There is another sense in which all good things are common. For they believe that anyone who benefits anyone, by that very fact, receives equal benefit, but that no base man either benefits or is benefitted. For benefitting is to change or maintain something in accordance with virtue and being benefitted is to be changed in accordance with virtue. …They say that only the virtuous man is a household economist and a good household economist and again a money-maker. For household economy is a condition which contemplates and practices what is advantageous to a household; and economy is an arranging of expenditures and tasks and a care of possessions and for the work that is done on the farm. And money-making is experience of acquiring money by means of the actions by which one should do so, and a condition which causes one of behave ‘in agreement’ in the collection and preservation and expenditure of money with the aim of achieving prosperity. And some think that money-making is an intermediate activity, others that it is virtuous, and no base man is a good guardian of a household, nor can he arrange it that a house is well run. And only the virtuous man is a money-maker, since he knows the sources from which one is to get money and when and how and up to what point one should continue doing so.

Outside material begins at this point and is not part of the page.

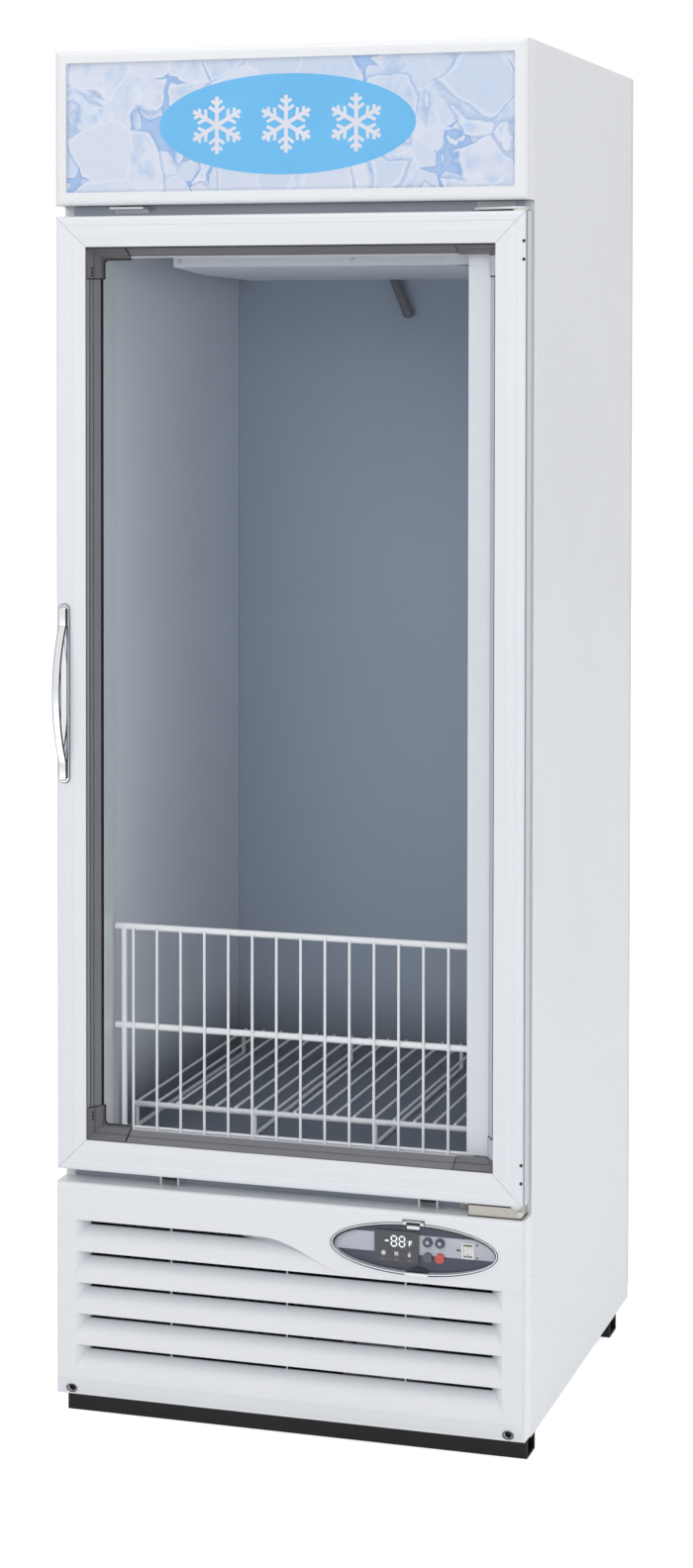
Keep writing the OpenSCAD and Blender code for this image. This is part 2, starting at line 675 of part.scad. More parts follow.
module grille_panel() color(white) difference() {
  intersection() {
    union() {
      fascia();
      panel_borders();
      panel_returns();
      louvre_group(0, 0, swoop_x1, short_x1);
      louvre_group(1, louvres - 1, louvre_w / 2, louvre_w / 2 - cheek);
      for (s = [-1, 1]) bar_y(s * screw_x, screw_z, 8, screw_d + 3, 8);
      // ribs that tie the louvres together across the slots
      for (x = rib_x) block([x - rib_w / 2, louvre_d - 0.5, louvre_z0],
        [x + rib_w / 2, louvre_d + panel_wall + 4, (x < short_x1 ? slot_z0 : slot_z0 - louvre_pitch) + slot_h]);
    }
    rounded_front(panel_z0, panel_z1, face_d, panel_r, 1);
  }
  along_y(-1, louvre_d + 6, shifted(ellipse(oval_w, oval_h), oval_x, oval_z));
  for (s = [-1, 1]) {
    bar_y(s * screw_x, screw_z, -1, screw_d, screw_head_r + 0.3);
    bar_y(s * screw_x, screw_z, screw_d - 1, screw_d + 10, screw_shank_r);
  }
}

// ---------------------------------------------------------------- control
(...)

Although it is doubtful how well this clarifies the question of how things are or are not held in common, it does clarify one thing of enormous interest to readers of Smith. Money-making is not a bar to virtue. In fact, it is only possible for the virtuous, because the wisdom necessary to make the decisions that are necessary in order to make money is only available to the virtuous.

In much the same way that Didymus cordons off illegal activity from the praiseworthy activity of “money-making,” Cicero, in De Officiis notes that exploitation of others is unacceptable:

Now then: for one man to take something from another and to increase his own advantage at the cost of another’s disadvantage is more contrary to nature than death, than poverty, than pain and than anything else…if each one of us were to snatch for himself the advantages that other men have and take what he could for his own profit, then necessarily fellowship and community among men would be over thrown.

Money-making and profit are fine, but they must be pursued in ways that do not violate other virtues. Cicero then works through two hypothetical “case studies” of moments where a virtuous man would need to think carefully through a decision about profit and money-making. The first of these is a discussion about corn trading:

Suppose that a good man had brought a large quantity of corn from Alexandria to Rhodes at a time when corn was extremely expensive among the Rhodians because of shortage and famine. If he also knew that several more merchants had set sail from Alexandria, and had seen their boats en route laden with corn and heading for Rhodes, would he tell the Rhodians? Or would he keep silent and sell his own produce at as high a price as possible?

Cicero then follows this hypothetical case with examples of ways in which various philosophers would respond to the situation––which serves to show that even wise and virtuous people may find reasons for debate here, and which suggests that economic decision-making can be sophisticated and difficult. To emphasize this, Cicero suggests a second hypothetical case study, as follows:

Suppose that a good man is selling his house because of certain faults that he knows and that others do not know, say that it is unsanitary but thought to be salubrious, or that it is not generally known that vermin can be found in all the bedrooms, or that it is structurally unsound and crumbling, but no one except the owner knows this. My question is this: if the seller does not tell buyers these things but sells the house at a higher price than that at which he thought he would sell it, will he not have acted unjustly or dishonestly?

 

Again, a series of possible responses to the question are mapped out, inviting the reader to consider the complexities of the question. Equally, I think, the two case studies here invite the reader to compare them, asking if they are alike or different, and if they are different, where does the difference lie?

Our view of economic thinking in the ancient world tends, understandably, to be largely dominated by Aristotle and his very negative attitude towards money and interest.[i] While he is a towering figure, the Stoics and Cicero may offer another view of market transactions that will allow us to deepen and enrich our vision of ways in which the classical world thought about money. Certainly, seeing money-making listed as a virtuous activity and seeing complex theoretical debates over the ethics of asymmetric information are aspects of classical thinking about economics that may come as a surprise to many.

[i] “There are two sorts of wealth-getting, as I have said; one is a part of household management, the other is retail trade: the former necessary and honorable, while that which consists in exchange is justly censured; for it is unnatural, and a mode by which men gain from one another. The most hated sort, and with the greatest reason, is usury, which makes a gain out of money itself, and not from the natural object of it. For money was intended to be used in exchange, but not to increase at interest. And this term interest, which means the birth of money from money, is applied to the breeding of money because the offspring resembles the parent. Wherefore of any modes of getting wealth this is the most unnatural.” Aristotle, Politics, Book One, part 10.